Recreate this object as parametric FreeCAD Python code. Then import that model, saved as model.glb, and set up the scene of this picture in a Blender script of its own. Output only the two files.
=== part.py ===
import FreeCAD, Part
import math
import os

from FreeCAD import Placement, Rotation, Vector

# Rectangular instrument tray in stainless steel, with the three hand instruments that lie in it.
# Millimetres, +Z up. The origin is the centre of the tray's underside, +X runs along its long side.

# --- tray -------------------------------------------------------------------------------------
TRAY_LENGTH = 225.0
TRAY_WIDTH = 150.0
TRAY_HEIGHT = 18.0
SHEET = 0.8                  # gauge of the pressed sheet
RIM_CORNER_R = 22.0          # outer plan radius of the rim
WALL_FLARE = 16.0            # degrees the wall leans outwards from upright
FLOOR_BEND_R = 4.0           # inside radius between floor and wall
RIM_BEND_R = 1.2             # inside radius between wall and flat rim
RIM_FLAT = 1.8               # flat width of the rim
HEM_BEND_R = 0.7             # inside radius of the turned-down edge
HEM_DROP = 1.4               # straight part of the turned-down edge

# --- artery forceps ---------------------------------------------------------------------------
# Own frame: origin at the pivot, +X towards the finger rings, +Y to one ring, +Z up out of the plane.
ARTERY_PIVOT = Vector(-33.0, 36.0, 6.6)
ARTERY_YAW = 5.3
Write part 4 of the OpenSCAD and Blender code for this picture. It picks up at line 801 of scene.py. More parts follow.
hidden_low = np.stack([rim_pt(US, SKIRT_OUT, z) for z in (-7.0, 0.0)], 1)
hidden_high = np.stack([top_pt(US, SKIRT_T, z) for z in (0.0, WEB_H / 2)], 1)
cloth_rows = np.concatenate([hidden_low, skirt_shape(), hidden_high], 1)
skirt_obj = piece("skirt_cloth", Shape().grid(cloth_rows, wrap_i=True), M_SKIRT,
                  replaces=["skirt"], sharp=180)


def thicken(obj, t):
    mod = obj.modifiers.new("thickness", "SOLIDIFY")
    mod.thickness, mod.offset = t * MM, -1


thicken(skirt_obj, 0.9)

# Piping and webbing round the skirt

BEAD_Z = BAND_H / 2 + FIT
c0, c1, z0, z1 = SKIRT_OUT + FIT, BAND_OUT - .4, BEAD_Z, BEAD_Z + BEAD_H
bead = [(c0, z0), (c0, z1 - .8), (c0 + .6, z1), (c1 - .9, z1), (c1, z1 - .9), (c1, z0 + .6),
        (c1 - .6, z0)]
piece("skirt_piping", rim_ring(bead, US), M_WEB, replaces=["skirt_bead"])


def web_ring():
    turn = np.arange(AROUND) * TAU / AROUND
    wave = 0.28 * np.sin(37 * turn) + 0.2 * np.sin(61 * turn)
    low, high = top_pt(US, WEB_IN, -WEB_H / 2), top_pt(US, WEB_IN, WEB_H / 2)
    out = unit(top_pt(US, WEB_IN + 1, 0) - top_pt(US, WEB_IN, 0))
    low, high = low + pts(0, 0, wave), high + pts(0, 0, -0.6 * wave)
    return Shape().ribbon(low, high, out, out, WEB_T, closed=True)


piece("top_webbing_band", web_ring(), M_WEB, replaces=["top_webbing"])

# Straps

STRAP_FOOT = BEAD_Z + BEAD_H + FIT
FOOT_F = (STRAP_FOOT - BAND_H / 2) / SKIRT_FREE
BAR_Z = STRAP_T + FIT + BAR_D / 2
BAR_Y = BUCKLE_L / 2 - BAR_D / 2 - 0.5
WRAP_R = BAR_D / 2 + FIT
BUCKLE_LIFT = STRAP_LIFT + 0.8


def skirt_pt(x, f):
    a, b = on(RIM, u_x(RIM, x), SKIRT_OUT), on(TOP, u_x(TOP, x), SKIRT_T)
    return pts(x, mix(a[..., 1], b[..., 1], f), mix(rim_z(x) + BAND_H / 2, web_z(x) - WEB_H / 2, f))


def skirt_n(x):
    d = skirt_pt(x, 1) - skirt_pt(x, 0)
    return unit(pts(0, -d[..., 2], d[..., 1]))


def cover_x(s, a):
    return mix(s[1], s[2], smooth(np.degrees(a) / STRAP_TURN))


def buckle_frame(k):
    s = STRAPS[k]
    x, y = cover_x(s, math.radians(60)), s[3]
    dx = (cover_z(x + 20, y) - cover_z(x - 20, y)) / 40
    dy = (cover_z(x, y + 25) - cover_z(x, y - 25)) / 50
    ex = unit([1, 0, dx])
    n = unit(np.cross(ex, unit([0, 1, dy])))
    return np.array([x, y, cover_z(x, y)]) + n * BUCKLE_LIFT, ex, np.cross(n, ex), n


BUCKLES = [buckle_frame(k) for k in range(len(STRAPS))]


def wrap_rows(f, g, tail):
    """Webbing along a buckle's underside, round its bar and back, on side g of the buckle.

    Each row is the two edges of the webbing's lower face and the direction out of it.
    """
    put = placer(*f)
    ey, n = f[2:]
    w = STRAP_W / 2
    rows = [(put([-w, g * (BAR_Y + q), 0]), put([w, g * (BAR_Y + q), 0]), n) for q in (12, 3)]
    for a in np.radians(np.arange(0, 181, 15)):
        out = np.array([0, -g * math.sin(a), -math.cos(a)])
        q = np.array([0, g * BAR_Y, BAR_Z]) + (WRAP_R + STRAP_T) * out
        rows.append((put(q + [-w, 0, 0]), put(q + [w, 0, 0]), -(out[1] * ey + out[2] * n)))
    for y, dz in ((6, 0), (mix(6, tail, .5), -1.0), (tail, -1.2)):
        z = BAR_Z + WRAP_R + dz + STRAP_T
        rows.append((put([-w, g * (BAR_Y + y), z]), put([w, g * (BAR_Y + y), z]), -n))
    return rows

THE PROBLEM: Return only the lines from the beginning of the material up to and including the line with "# Millimetres, +Z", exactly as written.

THE COMPLETED TASK:
Recreate this object as parametric FreeCAD Python code. Then import that model, saved as model.glb, and set up the scene of this picture in a Blender script of its own. Output only the two files.
=== part.py ===
import FreeCAD, Part
import math
import os

from FreeCAD import Placement, Rotation, Vector

# Rectangular instrument tray in stainless steel, with the three hand instruments that lie in it.
# Millimetres, +Z up. The origin is the centre of the tray's underside, +X runs along its long side.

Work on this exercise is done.